Psychological Necessity

There is little if any hope that euphemisms will ever be excised from mankind’s endless struggle with words that, as T. S. Eliot lamented, bend, break and crack under pressure. For one thing, certain kinds of everyday euphemisms have proved their psychological necessity. The uncertain morale of an awkward teen-ager may be momentarily buoyed if he thinks of himself as being afflicted by facial “blemishes” rather than “pimples.” The label “For motion discomfort” that airlines place on paper containers undoubtedly helps the squeamish passenger keep control of his stomach in bumpy weather better than if they were called “vomit bags.” Other forms of self-deception may not be beneficial, but may still be emotionally necessary. A girl may tolerate herself more readily if she thinks of herself as a “swinger” rather than as promiscuous. Voyeurs can salve their guilt feelings when they buy tickets for certain “adult entertainments” on the ground that they are implicitly supporting “freedom of artistic expression.”

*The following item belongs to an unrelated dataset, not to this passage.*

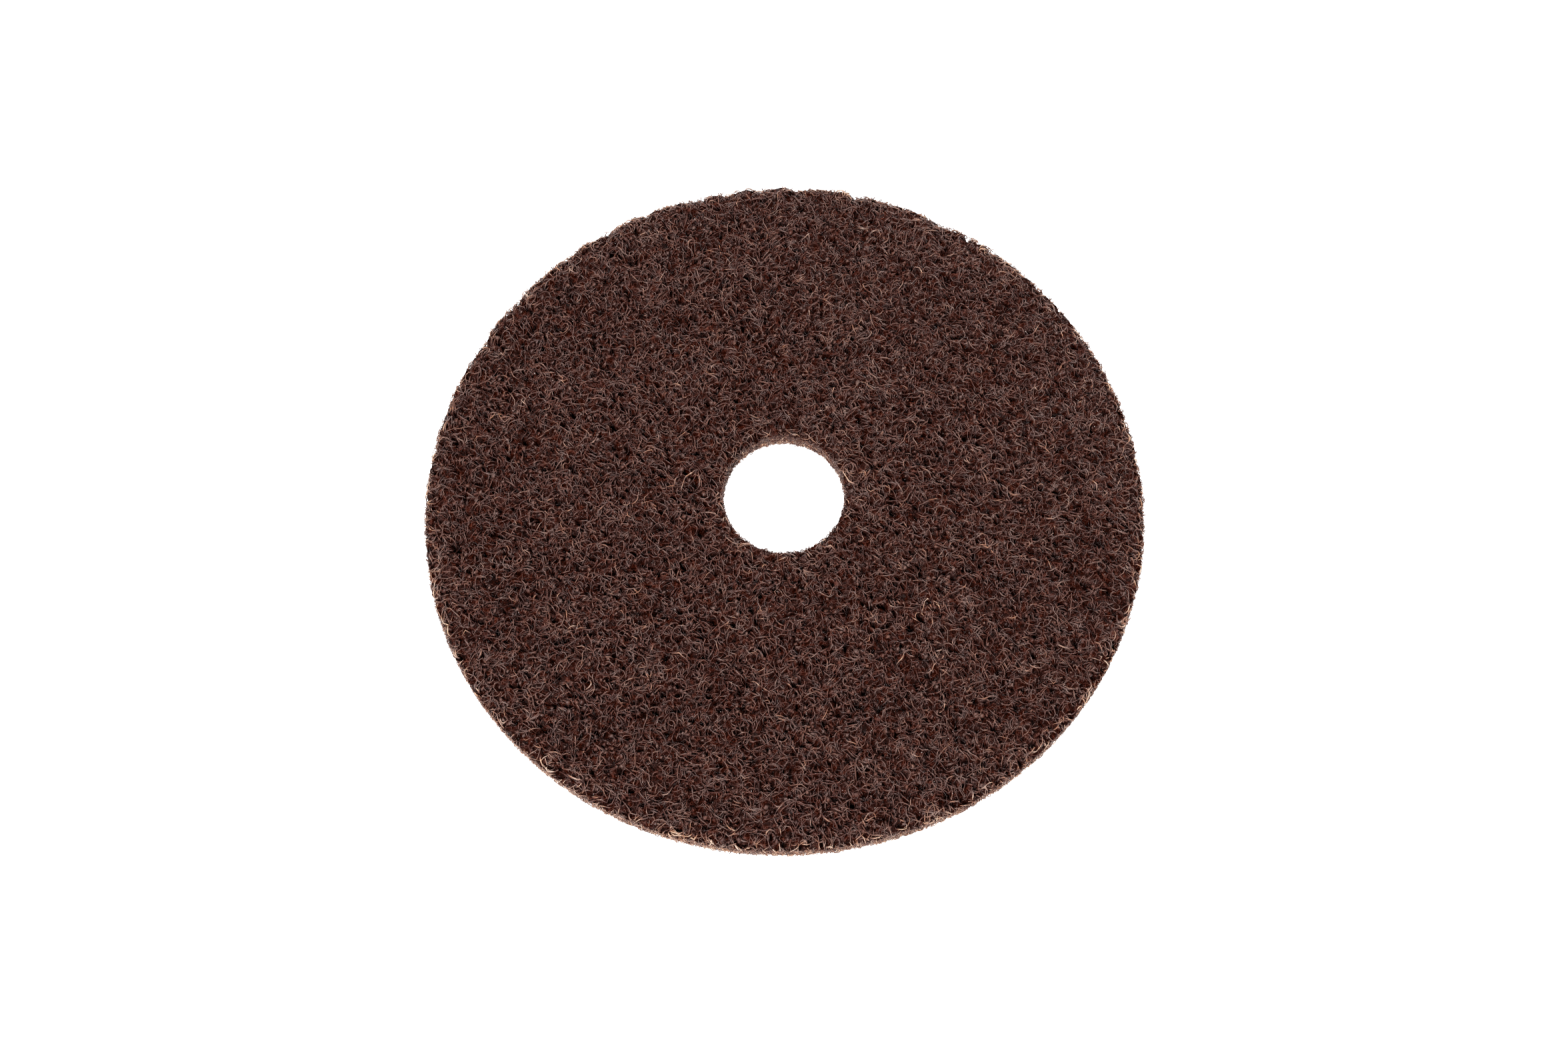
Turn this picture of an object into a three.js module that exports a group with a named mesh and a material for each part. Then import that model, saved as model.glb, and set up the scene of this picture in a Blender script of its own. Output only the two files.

Lexicographer Bergen Evans of Northwestern University believes that euphemisms persist because “lying is an indispensable part of making life tolerable.” It is virtuous, but a bit beside the point, to contend that lies are deplorable. So they are; but they cannot be moralized or legislated away, any more than euphemisms can be. Verbal miasma, when it deliberately obscures truth, is an offense to reason. But the inclination to speak of certain things in uncertain terms is a reminder that there will always be areas of life that humanity considers too private, or too close to feelings of guilt, to speak about directly. Like stammers or tears, euphemisms will be created whenever men doubt, or fear, or do not know. The instinct is not wholly unhealthy; there is a measure of wisdom in the familiar saying that a man who calls a spade a spade is fit only to use one.